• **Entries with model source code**
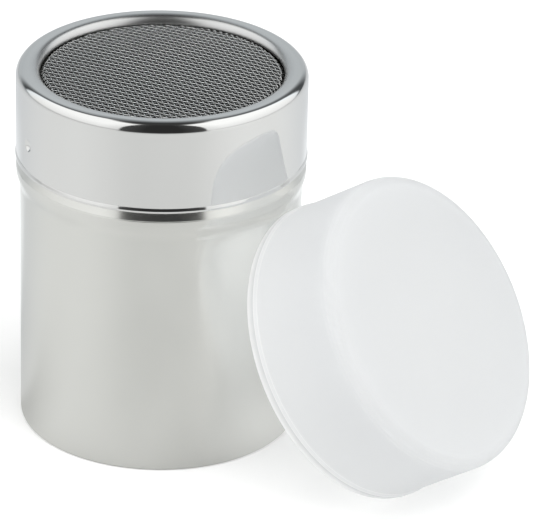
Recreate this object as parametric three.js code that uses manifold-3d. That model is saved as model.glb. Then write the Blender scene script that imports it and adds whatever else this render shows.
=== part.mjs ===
// Mesh-top spice shaker with its dust cap taken off and leaning against it.
// Units are millimetres, +Z is up and the origin is the centre of the canister's flat base.
//
// Five pieces: a drawn steel canister, a push-on steel collar with a rolled rim,
// the wire mesh under that rim, the pressed ring that holds the mesh up, and a moulded dust cap.

import * as THREE from 'three';
import { mergeVertices } from 'three/addons/utils/BufferGeometryUtils.js';
import Module from 'manifold-3d';

const wasm = await Module();
wasm.setup();

// Overall sizes and fits
const overallHeight = 92;
const collarRadius = 35;
const sheetThickness = 0.6;
const seatGap = 0.3;
const cutOverrun = 2;

// Collar: a sleeve with a rolled rim, a flared foot and two pressed pips
const collarHeight = 22.9;
const rimRollRadius = 2.85;
const innerRollHeight = 2.4;
const footFlare = 0.2;
const footHeight = 0.5;
const flareHeight = 0.8;
const pipHeightAboveFoot = 7.8;
const pipRadius = 1;
const pipDepth = 0.3;
const pipAzimuthsDegrees = [205, 25];

// Canister: a drawn cup with a stop bead and a neck inside the collar
const shoulderDepth = 0.95;
const baseCornerRadius = 0.8;
const beadConeHeight = 2;
const beadConeDepth = 0.6;
const beadLandHeight = 1.3;
const beadRunoutHeight = 4.5;
const neckToRingGap = 0.8;

// Mesh screen: woven wire, shown here as a net of every third wire
const wireDiameter = 0.4;
const wirePitch = 1.163;
const wiresPerBar = 3;
const weaveTurnDegrees = 15.1;
const meshToLipGap = 0.7;
const meshStepHeight = 0.5;
const meshStepRun = 0.4;
const meshDomeHeight = 1;
const meshUnderLip = 4.1;
const meshHemWidth = 0.5;
const smallestHoleShare = 0.35;

// Retaining ring: an L-section pressed ring
const ringFlangeWidth = 4.9;
const ringSkirtHeight = 2.6;

// Dust cap: a moulded cup that fits over the collar
const capFit = 0.5;
const capWall = 0.9;
const capHeight = 26.2;
const capEndThickness = 1;
const capBandHeight = 2.6;
const capBandStep = 0.4;
const capTaper = 0.15;
const capCornerRadius = 3.2;
const capAzimuthDegrees = -32.3;
const capLeanDegrees = 33.7;

// Facets
const roundSegments = 64;
const cornerSteps = 4;
const rollSteps = 5;
const domeSegments = 48;
const pipSegments = 12;
const bodySwingSteps = 5;

// Levels and radii that follow from the sizes above
const collarFoot = overallHeight - collarHeight;
const collarBore = collarRadius - sheetThickness;
const rollTopRadius = collarRadius - rimRollRadius;
const lipRadius = rollTopRadius - rimRollRadius;
const lipHeight = overallHeight - innerRollHeight;
const rollFoot = overallHeight - rimRollRadius;

const meshThickness = 2 * wireDiameter;
const meshMarginTop = lipHeight - seatGap;
const meshMarginFoot = meshMarginTop - meshThickness;
const meshPlateauRadius = lipRadius - meshToLipGap;
const meshOuterRadius = lipRadius + meshUnderLip;

const ringTop = meshMarginFoot - seatGap;
const ringOuterRadius = collarBore - seatGap;
const ringFoot = ringTop - sheetThickness - ringSkirtHeight;

const neckTop = ringFoot - neckToRingGap;
const neckRadius = collarBore - pipDepth - seatGap;
const ledgeHeight = collarFoot - seatGap;
const beadEdge = ledgeHeight - beadConeHeight;
const beadLandFoot = beadEdge - beadLandHeight;
const beadFoot = beadLandFoot - beadRunoutHeight;
const bodyRadius = collarRadius - shoulderDepth;

const capBore = collarRadius + capFit;
const capWallRadius = capBore + capWall;
const capBandRadius = capWallRadius + capBandStep;

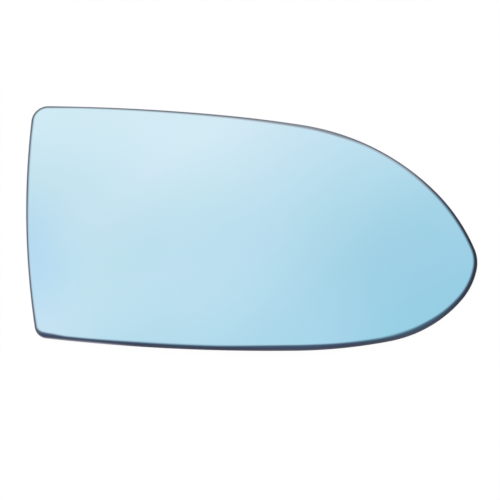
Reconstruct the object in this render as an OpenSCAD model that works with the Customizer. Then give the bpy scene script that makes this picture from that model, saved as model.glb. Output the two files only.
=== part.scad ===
// Door mirror glass: a bent sheet cut to a long drop shape, ground round all along its edge.
// It lies on its hollow back with the reflecting side up, +X towards the tip and +Y upwards
// as it stands in the car. The origin is at the middle of its width and height, level with
// the three places that it rests on: its two left corners and its nose.

/* [Glass] */
// Width from the left side to the tip
glass_w = 181.5; // [176:0.5:188]
// Height from the bottom side to the top side
glass_h = 109.5; // [106:0.5:113]
// Thickness of the sheet
glass_t = 3; // [2.2:0.1:4]
// Bend radius of the reflecting side, the same in every direction
bend_r = 1400; // [900:10:2400]
// How far the rounding of the ground edge runs in over each face
edge_run = 0.95; // [0.5:0.05:1.05]

/* [Radii round the outline] */
// Lower left corner
low_corner_r = 5.7; // [3:0.1:10]
// Heel, where the bottom side begins to rise
heel_r = 195; // [170:1:220]
// Chin, below the nose
chin_r = 48; // [44:0.5:52]
// Nose, below the tip
nose_r = 28; // [24:0.5:32]
// Tip
tip_r = 15.5; // [12:0.5:20]
// Brow, above the tip
brow_r = 78; // [70:1:86]
// Shoulder, where the upper side meets the top side
shoulder_r = 570; // [500:5:640]
// Upper left corner
high_corner_r = 6.6; // [3:0.1:10]

/* [Directions where its stretches begin] */
// Lower left corner, as degrees from +X of one who walks the outline anticlockwise
low_corner_turn = -81; // [-83:0.5:-79]
// Bottom side
bottom_turn = -10; // [-11.5:0.5:-8.5]
// Heel
heel_turn = -1.5; // [-2.5:0.5:-0.5]
// Chin
chin_turn = 9.5; // [8.5:0.5:10.5]
// Nose
nose_turn = 49.5; // [46:0.5:53]
// Tip
tip_turn = 77.5; // [74:0.5:81]
// Brow
brow_turn = 111; // [107:0.5:115]
// Upper side
upper_turn = 132; // [128:0.5:136]
// Shoulder
shoulder_turn = 168; // [167:0.5:169]
// Top side
top_turn = 171; // [170:0.5:172]
// Upper left corner
high_corner_turn = 175; // [174:0.5:176]
// Left side
side_turn = 265; // [263:0.5:267]

/* [Fineness] */
// Greatest turn of the outline from one facet of the edge to the next, in degrees
facet_turn = 5; // [3:1:8]
// Greatest length of a facet of the edge
facet_length = 5; // [4:0.5:8]
// Facets across the rounding of the edge
edge_facets = 8; // [6:1:10]

/* [Hidden] */

// The directions in which the outline passes its lowest, rightmost and highest points
LOWEST = 0;
RIGHTMOST = 90;
HIGHEST = 180;
// It begins and ends at its leftmost point
START = -90;
END = 270;

// Facets round the two spheres of the bend
bend_facets = 720;
// How far the edge form stands clear of the sheet above and below it
form_clear = 1;
// Passes that find the middle between the three resting places
rest_passes = 8;

// Radius of the sheet's middle surface, and of the round profile of the edge
middle_r = bend_r - glass_t / 2;
edge_r = (edge_run ^ 2 + (glass_t / 2) ^ 2) / (2 * edge_run);
edge_sweep = asin(glass_t / 2 / edge_r);

function limited(v, low, high) = max(low, min(high, v));
function total(v, i = 0) = i == len(v) - 1 ? v[i] : v[i] + total(v, i + 1);
function unit(v) = v / norm(v);

// How far an arc of radius 1 carries the outline as its direction turns
function carry(from, to) = [sin(to) - sin(from), cos(from) - cos(to)];

// The same, for the part of the arc that lies between two directions
function carry_within(turns, low, high) =
    carry(limited(turns[0], low, high), limited(turns[1], low, high));

// What an arc of radius 1 adds to the outline's width along its lower and its upper half,
// and to its height along its right and its left half
function spans(turns) = [
    carry_within(turns, START, RIGHTMOST).x,
    carry_within(turns, RIGHTMOST, END).x,
    carry_within(turns, LOWEST, HIGHEST).y,
    carry_within(turns, HIGHEST, END).y + carry_within(turns, START, LOWEST).y
];

// The arcs of given radius: radius, first and last direction
low_corner = [low_corner_r, low_corner_turn, bottom_turn];
heel = [heel_r, heel_turn, chin_turn];
chin = [chin_r, chin_turn, nose_turn];
nose = [nose_r, nose_turn, tip_turn];
tip = [tip_r, tip_turn, brow_turn];
brow = [brow_r, brow_turn, upper_turn];
shoulder = [shoulder_r, shoulder_turn, top_turn];
high_corner = [high_corner_r, high_corner_turn, side_turn];
given = [low_corner, heel, chin, nose, tip, brow, shoulder, high_corner];

// The four long sides take the radii with which the outline closes at its width and height
side_spans = spans([START, low_corner_turn]) + spans([side_turn, END]);
bottom_spans = spans([bottom_turn, heel_turn]);
upper_spans = spans([upper_turn, shoulder_turn]);
top_spans = spans([top_turn, high_corner_turn]);
long_spans = [side_spans, bottom_spans, upper_spans, top_spans];
left_over = [glass_w, -glass_w, glass_h, -glass_h]
    - total([for (arc = given) arc[0] * spans([arc[1], arc[2]])]);

function without(m, column) =
    [for (row = [1 : len(m) - 1]) [for (k = [0 : len(m) - 1]) if (k != column) m[row][k]]];
function determinant(m) = len(m) == 1
    ? m[0][0]
    : total([for (k = [0 : len(m) - 1]) (-1) ^ k * m[0][k] * determinant(without(m, k))]);
function with_row(m, row, v) = [for (k = [0 : len(m) - 1]) k == row ? v : m[k]];
function long_radius(k) =
    determinant(with_row(long_spans, k, left_over)) / determinant(long_spans);

side_low = [long_radius(0), START, low_corner_turn];
bottom = [long_radius(1), bottom_turn, heel_turn];
upper = [long_radius(2), upper_turn, shoulder_turn];
top = [long_radius(3), top_turn, high_corner_turn];
side_high = [long_radius(0), side_turn, END];

arcs = [
    side_low, low_corner, bottom, heel, chin, nose, tip,
    brow, upper, shoulder, top, high_corner, side_high
];
LOW_CORNER = 1;
NOSE = 5;
HIGH_CORNER = 11;

// The leftmost point, with the middle of the width and the height at the origin
low_drop = total([for (arc = arcs) arc[0] * carry_within([arc[1], arc[2]], START, LOWEST).y]);
leftmost = [-glass_w / 2, -glass_h / 2 - low_drop];

// Where each arc begins
starts = [
    for (k = 0, p = leftmost; k < len(arcs);
        p = p + arcs[k][0] * carry(arcs[k][1], arcs[k][2]), k = k + 1) p
];

function facets(arc) = let (turn = arc[2] - arc[1])
    ceil(max(turn / facet_turn, arc[0] * turn * PI / 180 / facet_length));

// Stations round the outline: the point and the direction that faces outwards
stations = [
    for (k = [0 : len(arcs) - 1])
        let (arc = arcs[k], count = facets(arc))
            for (i = [0 : count - 1])
                let (turn = arc[1] + (arc[2] - arc[1]) * i / count)
                    [starts[k] + arc[0] * carry(arc[1], turn), [sin(turn), -cos(turn)]]
];

// The glass rests on the points of three arcs that lie furthest from the middle of the bend
function arc_centre(k) = starts[k] + arcs[k][0] * [-sin(arcs[k][1]), cos(arcs[k][1])];
function furthest(k, middle) =
    arc_centre(k) + arcs[k][0] * unit(arc_centre(k) - middle);
function turned(v) = [-v.y, v.x];
function through_three(a, b, c) =
    a + (turned(b - a) * ((c - a) * (c - a)) - turned(c - a) * ((b - a) * (b - a)))
        / (2 * cross(b - a, c - a));
function settled(middle, passes) = passes == 0
    ? middle
    : settled(
        through_three(furthest(LOW_CORNER, middle), furthest(NOSE, middle), furthest(HIGH_CORNER, middle)),
        passes - 1
    );

bend_middle = settled([0, 0], rest_passes);
rest_reach = norm(furthest(NOSE, bend_middle) - bend_middle);
rest_lean = asin(rest_reach / middle_r);
// Height of the back's rim over the centre of the bend, where the glass rests
rest_z = (bend_r - glass_t) * cos(rest_lean) + edge_run * sin(rest_lean);
bend_centre = [bend_middle.x, bend_middle.y, -rest_z];

// The edge's profile from the back to the front, as [outwards, towards the front] from the
// middle of the edge. Its first and last facets cross the faces of the sheet halfway.
function on_edge(a) = [edge_r * (cos(a) - 1), edge_r * sin(a)];
edge_step = 2 * edge_sweep / edge_facets;
edge_round = [for (k = [0 : edge_facets - 1]) on_edge(edge_step * (k + 0.5) - edge_sweep)];
edge_profile = [
    2 * on_edge(-edge_sweep) - edge_round[0],
    each edge_round,
    2 * on_edge(edge_sweep) - edge_round[edge_facets - 1]
];

// A profile point at a station, square to the sheet, in the frame of the part
function edge_point(station, place) =
    let (
        flat = station[0] - bend_middle,
        face = [flat.x, flat.y, sqrt(middle_r ^ 2 - flat * flat)] / middle_r,
        level = [station[1].x, station[1].y, 0],
        outward = unit(level - (level * face) * face)
    )
    bend_centre + (middle_r + place[1]) * face + place[0] * outward;

function at_height(p, z) = [p.x, p.y, z];

form_top = bend_r - rest_z + form_clear;

// Everything inside the ground edge, between two level planes above and below the sheet
module edge_form() {
    rings = [for (place = edge_profile) [for (station = stations) edge_point(station, place)]];
    stack = [
        [for (p = rings[0]) at_height(p, -form_clear)],
        each rings,
        [for (p = rings[len(rings) - 1]) at_height(p, form_top)]
    ];
    around = len(stations);
    last = len(stack) - 1;
    polyhedron(
        points = [for (ring = stack) each ring],
        faces = [
            [for (k = [0 : around - 1]) k],
            for (row = [0 : last - 1], k = [0 : around - 1])
                let (next = (k + 1) % around, low = row * around, high = low + around)
                    each [[low + k, high + k, low + next], [low + next, high + k, high + next]],
            [for (k = [around - 1 : -1 : 0]) last * around + k]
        ],
        convexity = 2
    );
}

// A piece of hollow ball, as thick as the glass
module bent_sheet() {
    translate(bend_centre) difference() {
        sphere(r = bend_r, $fn = bend_facets);
        sphere(r = bend_r - glass_t, $fn = bend_facets);
    }
}

module mirror_glass() {
    color([0.7, 0.86, 0.93]) intersection() {
        edge_form();
        bent_sheet();
    }
}

mirror_glass();
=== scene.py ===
"""A bent, blue-tinted door mirror glass lying on its hollow back, seen from above."""
import math

import bpy
import numpy as np
from mathutils import Matrix, Vector


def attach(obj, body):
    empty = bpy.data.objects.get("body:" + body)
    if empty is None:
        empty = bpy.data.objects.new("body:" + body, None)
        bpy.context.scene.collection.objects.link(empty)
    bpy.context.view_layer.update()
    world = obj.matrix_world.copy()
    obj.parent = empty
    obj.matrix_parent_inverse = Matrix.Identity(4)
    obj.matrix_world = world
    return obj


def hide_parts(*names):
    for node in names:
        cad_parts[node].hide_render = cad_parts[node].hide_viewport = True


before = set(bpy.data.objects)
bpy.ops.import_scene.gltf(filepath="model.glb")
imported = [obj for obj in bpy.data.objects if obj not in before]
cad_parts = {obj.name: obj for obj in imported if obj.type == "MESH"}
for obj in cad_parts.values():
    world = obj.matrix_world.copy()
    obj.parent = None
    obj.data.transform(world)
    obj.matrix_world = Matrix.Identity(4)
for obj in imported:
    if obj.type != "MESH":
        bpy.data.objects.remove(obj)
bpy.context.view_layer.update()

# ---- The form of the glass, in metres and degrees, as the part's source has it ----

GLASS_W = 0.1815
GLASS_H = 0.1095
GLASS_T = 0.003
# Bend radius of the reflecting side, and of the sheet's middle surface
BEND_R = 1.4
MIDDLE_R = BEND_R - GLASS_T / 2
# How far the rounding of the ground edge runs in over each face
EDGE_RUN = 0.00095
# The outline's arcs anticlockwise from its leftmost point: where each begins, as the
# direction of travel, and its radius, or the name of the long side that closes the outline
START, LOWEST, RIGHTMOST, HIGHEST, END = -90, 0, 90, 180, 270
ARCS = (
    (START, "side"),
    (-81, 0.0057),
    (-10, "bottom"),
    (-1.5, 0.195),
    (9.5, 0.048),
    (49.5, 0.028),
    (77.5, 0.0155),
    (111, 0.078),
    (132, "upper"),
    (168, 0.570),
    (171, "top"),
    (175, 0.0066),
    (265, "side"),
)
LONG_SIDES = ("side", "bottom", "upper", "top")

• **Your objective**
Return nothing but the lines running from the line with "Reconstruct the object" through the line with "side_turn = 265; // [263:0.5:267]", exactly as they appear.

• **Solution to this exercise**
Reconstruct the object in this render as an OpenSCAD model that works with the Customizer. Then give the bpy scene script that makes this picture from that model, saved as model.glb. Output the two files only.
=== part.scad ===
// Door mirror glass: a bent sheet cut to a long drop shape, ground round all along its edge.
// It lies on its hollow back with the reflecting side up, +X towards the tip and +Y upwards
// as it stands in the car. The origin is at the middle of its width and height, level with
// the three places that it rests on: its two left corners and its nose.

/* [Glass] */
// Width from the left side to the tip
glass_w = 181.5; // [176:0.5:188]
// Height from the bottom side to the top side
glass_h = 109.5; // [106:0.5:113]
// Thickness of the sheet
glass_t = 3; // [2.2:0.1:4]
// Bend radius of the reflecting side, the same in every direction
bend_r = 1400; // [900:10:2400]
// How far the rounding of the ground edge runs in over each face
edge_run = 0.95; // [0.5:0.05:1.05]

/* [Radii round the outline] */
// Lower left corner
low_corner_r = 5.7; // [3:0.1:10]
// Heel, where the bottom side begins to rise
heel_r = 195; // [170:1:220]
// Chin, below the nose
chin_r = 48; // [44:0.5:52]
// Nose, below the tip
nose_r = 28; // [24:0.5:32]
// Tip
tip_r = 15.5; // [12:0.5:20]
// Brow, above the tip
brow_r = 78; // [70:1:86]
// Shoulder, where the upper side meets the top side
shoulder_r = 570; // [500:5:640]
// Upper left corner
high_corner_r = 6.6; // [3:0.1:10]

/* [Directions where its stretches begin] */
// Lower left corner, as degrees from +X of one who walks the outline anticlockwise
low_corner_turn = -81; // [-83:0.5:-79]
// Bottom side
bottom_turn = -10; // [-11.5:0.5:-8.5]
// Heel
heel_turn = -1.5; // [-2.5:0.5:-0.5]
// Chin
chin_turn = 9.5; // [8.5:0.5:10.5]
// Nose
nose_turn = 49.5; // [46:0.5:53]
// Tip
tip_turn = 77.5; // [74:0.5:81]
// Brow
brow_turn = 111; // [107:0.5:115]
// Upper side
upper_turn = 132; // [128:0.5:136]
// Shoulder
shoulder_turn = 168; // [167:0.5:169]
// Top side
top_turn = 171; // [170:0.5:172]
// Upper left corner
high_corner_turn = 175; // [174:0.5:176]
// Left side
side_turn = 265; // [263:0.5:267]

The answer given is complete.